» **SOURCE DATA**:
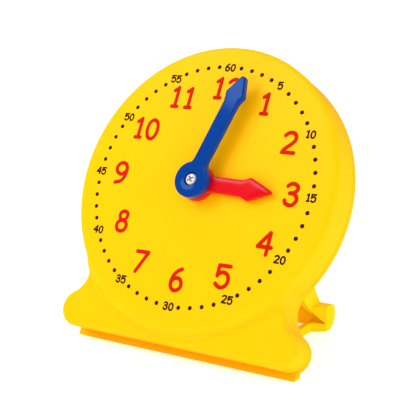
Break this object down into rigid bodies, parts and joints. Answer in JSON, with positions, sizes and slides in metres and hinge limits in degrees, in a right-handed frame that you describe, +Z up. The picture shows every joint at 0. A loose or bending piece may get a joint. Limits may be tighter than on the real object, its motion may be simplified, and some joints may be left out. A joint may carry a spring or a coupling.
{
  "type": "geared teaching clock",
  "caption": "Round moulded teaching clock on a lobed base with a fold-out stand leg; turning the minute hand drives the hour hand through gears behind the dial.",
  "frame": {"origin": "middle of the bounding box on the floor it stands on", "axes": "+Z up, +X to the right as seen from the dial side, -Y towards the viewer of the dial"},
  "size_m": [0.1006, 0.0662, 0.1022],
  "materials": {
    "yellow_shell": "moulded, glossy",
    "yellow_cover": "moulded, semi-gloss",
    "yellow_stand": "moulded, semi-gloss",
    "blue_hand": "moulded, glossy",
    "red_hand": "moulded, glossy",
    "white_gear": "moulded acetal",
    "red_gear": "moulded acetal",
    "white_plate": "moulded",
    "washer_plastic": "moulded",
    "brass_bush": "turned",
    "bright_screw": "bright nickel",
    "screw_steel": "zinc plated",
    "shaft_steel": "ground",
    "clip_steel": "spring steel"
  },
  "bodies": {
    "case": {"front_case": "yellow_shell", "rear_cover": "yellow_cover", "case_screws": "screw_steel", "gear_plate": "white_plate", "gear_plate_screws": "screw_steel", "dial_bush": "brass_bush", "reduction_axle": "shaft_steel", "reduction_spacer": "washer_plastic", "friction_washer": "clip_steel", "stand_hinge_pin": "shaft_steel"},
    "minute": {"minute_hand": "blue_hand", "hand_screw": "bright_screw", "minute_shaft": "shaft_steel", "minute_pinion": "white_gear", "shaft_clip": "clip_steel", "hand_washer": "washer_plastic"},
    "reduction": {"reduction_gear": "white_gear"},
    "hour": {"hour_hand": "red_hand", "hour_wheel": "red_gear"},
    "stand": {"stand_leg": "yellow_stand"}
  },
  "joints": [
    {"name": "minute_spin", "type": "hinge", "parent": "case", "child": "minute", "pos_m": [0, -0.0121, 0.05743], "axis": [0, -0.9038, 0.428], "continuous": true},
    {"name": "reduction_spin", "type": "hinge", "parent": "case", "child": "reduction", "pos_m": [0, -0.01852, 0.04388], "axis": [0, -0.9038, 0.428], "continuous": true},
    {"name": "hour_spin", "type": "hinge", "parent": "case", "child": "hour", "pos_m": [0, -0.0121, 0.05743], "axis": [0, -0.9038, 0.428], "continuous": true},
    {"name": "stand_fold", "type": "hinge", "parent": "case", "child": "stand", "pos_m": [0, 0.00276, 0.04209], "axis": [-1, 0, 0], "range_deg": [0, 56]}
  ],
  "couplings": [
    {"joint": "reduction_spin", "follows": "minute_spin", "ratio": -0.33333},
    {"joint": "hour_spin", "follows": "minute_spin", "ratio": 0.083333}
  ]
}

» **EXERCISE TASK**: Collect each line holding the string "with".

» **RESPONSE TO THIS TASK**:
Break this object down into rigid bodies, parts and joints. Answer in JSON, with positions, sizes and slides in metres and hinge limits in degrees, in a right-handed frame that you describe, +Z up. The picture shows every joint at 0. A loose or bending piece may get a joint. Limits may be tighter than on the real object, its motion may be simplified, and some joints may be left out. A joint may carry a spring or a coupling.
  "caption": "Round moulded teaching clock on a lobed base with a fold-out stand leg; turning the minute hand drives the hour hand through gears behind the dial.",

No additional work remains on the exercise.